- The exercise -
Scan the material for the word "metres", and copy each line where it shows up.

══ Entries supplied

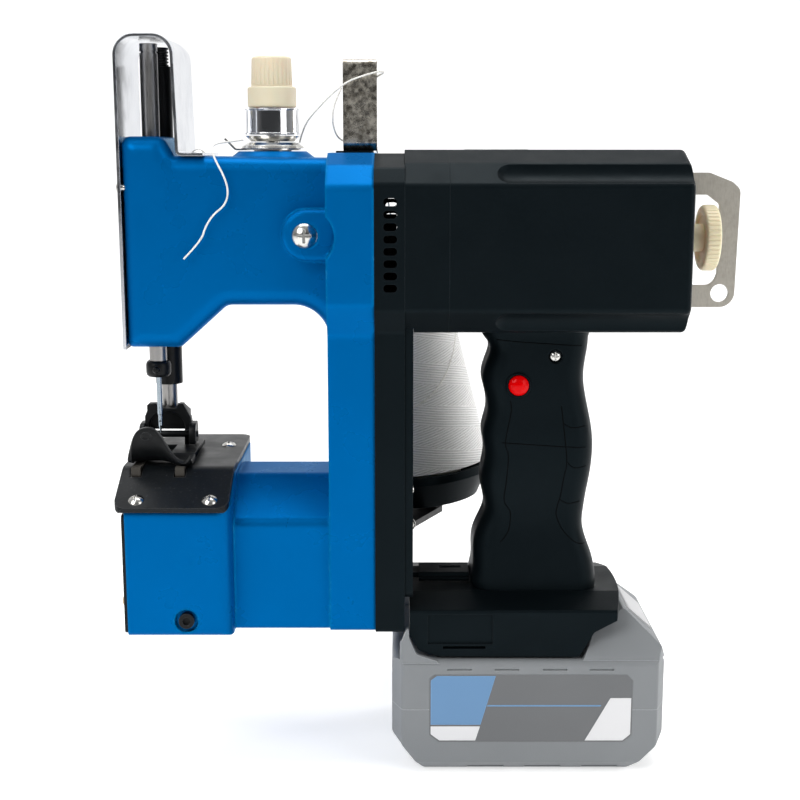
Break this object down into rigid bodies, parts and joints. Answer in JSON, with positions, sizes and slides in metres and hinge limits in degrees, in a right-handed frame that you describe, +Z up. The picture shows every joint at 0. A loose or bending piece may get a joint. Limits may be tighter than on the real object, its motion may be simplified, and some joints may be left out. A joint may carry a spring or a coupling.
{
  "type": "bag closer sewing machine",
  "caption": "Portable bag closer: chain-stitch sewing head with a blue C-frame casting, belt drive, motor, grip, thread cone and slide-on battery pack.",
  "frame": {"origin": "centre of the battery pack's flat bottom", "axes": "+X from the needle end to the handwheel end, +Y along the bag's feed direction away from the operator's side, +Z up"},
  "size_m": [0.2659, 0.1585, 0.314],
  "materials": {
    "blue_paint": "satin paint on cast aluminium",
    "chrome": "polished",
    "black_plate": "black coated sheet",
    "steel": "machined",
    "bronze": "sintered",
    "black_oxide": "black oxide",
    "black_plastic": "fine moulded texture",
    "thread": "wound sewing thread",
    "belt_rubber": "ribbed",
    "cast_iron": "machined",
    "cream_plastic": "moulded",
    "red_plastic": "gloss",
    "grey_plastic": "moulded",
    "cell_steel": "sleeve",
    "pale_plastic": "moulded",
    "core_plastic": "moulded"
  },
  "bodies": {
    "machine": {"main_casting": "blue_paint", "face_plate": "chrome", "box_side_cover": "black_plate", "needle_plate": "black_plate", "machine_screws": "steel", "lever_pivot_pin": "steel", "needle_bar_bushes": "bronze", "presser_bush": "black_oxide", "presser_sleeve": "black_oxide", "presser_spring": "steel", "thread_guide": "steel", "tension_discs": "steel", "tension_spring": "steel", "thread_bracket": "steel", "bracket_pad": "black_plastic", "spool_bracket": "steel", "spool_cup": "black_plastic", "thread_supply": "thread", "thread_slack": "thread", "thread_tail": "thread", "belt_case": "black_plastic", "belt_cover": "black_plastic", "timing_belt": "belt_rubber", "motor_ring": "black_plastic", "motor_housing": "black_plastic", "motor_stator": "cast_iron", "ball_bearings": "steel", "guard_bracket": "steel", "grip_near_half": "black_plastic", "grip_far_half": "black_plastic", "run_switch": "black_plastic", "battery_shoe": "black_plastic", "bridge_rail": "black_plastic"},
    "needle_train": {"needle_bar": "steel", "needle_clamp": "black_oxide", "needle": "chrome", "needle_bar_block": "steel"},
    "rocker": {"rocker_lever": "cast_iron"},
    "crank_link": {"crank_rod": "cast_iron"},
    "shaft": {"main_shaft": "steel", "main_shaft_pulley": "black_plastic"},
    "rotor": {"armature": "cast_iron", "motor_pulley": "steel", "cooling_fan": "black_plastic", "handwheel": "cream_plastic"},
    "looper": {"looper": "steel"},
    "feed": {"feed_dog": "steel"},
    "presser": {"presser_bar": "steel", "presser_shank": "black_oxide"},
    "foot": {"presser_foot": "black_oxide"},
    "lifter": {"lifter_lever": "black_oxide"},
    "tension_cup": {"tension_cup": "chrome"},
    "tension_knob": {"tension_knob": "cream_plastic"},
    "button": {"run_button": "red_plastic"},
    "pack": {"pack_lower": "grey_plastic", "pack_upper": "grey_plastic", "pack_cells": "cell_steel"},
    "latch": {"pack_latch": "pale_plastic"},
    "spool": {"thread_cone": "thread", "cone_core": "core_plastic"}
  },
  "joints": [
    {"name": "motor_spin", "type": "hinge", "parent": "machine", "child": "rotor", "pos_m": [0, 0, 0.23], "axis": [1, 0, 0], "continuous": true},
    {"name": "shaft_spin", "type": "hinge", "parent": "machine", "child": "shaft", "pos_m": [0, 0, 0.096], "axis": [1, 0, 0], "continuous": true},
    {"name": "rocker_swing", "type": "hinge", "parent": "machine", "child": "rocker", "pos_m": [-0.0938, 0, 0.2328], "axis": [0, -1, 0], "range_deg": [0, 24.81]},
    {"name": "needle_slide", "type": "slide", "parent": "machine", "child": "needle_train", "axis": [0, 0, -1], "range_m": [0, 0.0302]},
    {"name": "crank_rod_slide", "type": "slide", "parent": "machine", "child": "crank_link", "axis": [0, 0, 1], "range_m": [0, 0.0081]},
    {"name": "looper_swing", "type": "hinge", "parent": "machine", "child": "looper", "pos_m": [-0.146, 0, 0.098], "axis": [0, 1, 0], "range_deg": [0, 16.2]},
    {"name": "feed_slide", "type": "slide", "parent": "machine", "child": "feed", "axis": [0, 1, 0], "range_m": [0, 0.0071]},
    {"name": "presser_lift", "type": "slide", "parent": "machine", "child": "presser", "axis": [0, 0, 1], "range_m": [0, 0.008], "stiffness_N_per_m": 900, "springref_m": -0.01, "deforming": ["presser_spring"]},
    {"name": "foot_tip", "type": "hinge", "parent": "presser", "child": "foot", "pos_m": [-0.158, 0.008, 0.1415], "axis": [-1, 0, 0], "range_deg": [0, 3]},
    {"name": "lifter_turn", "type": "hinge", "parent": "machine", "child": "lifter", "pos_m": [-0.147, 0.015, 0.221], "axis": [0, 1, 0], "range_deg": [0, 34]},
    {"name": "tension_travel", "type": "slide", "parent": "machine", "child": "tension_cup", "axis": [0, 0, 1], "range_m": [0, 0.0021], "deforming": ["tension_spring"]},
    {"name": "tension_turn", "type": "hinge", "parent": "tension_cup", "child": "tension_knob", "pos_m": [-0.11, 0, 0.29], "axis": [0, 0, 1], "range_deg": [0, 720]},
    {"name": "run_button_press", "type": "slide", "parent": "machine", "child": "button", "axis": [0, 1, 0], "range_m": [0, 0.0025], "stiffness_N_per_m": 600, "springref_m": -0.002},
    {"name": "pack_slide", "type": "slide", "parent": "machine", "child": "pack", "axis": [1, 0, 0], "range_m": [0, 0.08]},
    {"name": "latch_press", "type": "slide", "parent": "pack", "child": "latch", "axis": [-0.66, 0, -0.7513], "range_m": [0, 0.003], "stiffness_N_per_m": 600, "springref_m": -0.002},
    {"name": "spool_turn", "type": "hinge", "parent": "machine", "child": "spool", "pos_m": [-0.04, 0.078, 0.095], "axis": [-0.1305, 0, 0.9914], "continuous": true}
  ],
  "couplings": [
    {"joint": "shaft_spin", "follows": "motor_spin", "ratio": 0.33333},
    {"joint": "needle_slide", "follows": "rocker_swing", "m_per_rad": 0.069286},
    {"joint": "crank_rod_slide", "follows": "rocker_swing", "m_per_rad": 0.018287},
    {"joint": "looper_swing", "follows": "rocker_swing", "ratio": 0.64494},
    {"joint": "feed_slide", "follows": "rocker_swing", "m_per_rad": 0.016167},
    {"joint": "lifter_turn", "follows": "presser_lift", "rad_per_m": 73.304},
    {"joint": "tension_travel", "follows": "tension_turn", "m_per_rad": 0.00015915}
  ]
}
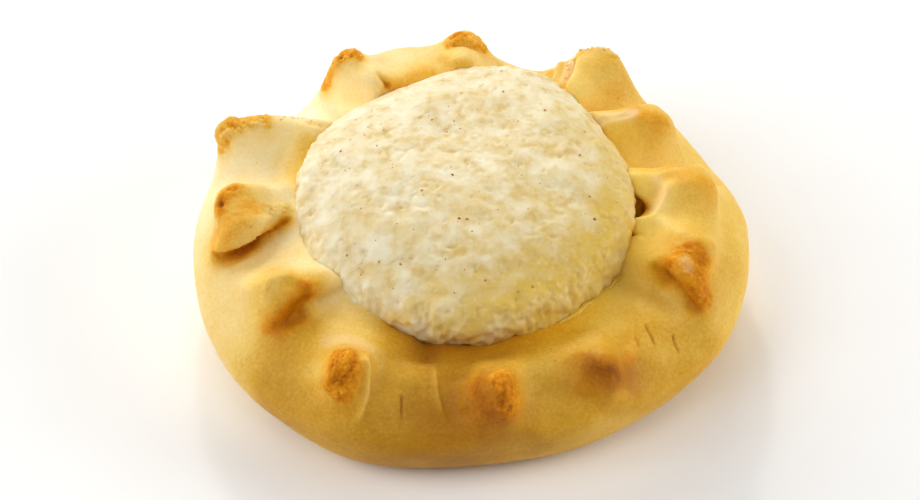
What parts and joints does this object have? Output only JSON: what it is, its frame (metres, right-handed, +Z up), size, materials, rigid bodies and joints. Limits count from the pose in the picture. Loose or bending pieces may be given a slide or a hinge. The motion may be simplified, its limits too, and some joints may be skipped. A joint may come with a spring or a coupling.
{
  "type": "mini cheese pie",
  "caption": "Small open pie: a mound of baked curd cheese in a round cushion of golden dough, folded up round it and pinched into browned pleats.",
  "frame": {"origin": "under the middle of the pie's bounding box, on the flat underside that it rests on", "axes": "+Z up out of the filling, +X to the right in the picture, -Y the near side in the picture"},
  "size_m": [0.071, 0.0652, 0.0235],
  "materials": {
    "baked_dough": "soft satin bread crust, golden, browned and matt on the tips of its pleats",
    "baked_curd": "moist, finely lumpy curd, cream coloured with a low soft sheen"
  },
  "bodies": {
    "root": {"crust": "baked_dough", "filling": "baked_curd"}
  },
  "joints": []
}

════

- Written reply -
Break this object down into rigid bodies, parts and joints. Answer in JSON, with positions, sizes and slides in metres and hinge limits in degrees, in a right-handed frame that you describe, +Z up. The picture shows every joint at 0. A loose or bending piece may get a joint. Limits may be tighter than on the real object, its motion may be simplified, and some joints may be left out. A joint may carry a spring or a coupling.
What parts and joints does this object have? Output only JSON: what it is, its frame (metres, right-handed, +Z up), size, materials, rigid bodies and joints. Limits count from the pose in the picture. Loose or bending pieces may be given a slide or a hinge. The motion may be simplified, its limits too, and some joints may be skipped. A joint may come with a spring or a coupling.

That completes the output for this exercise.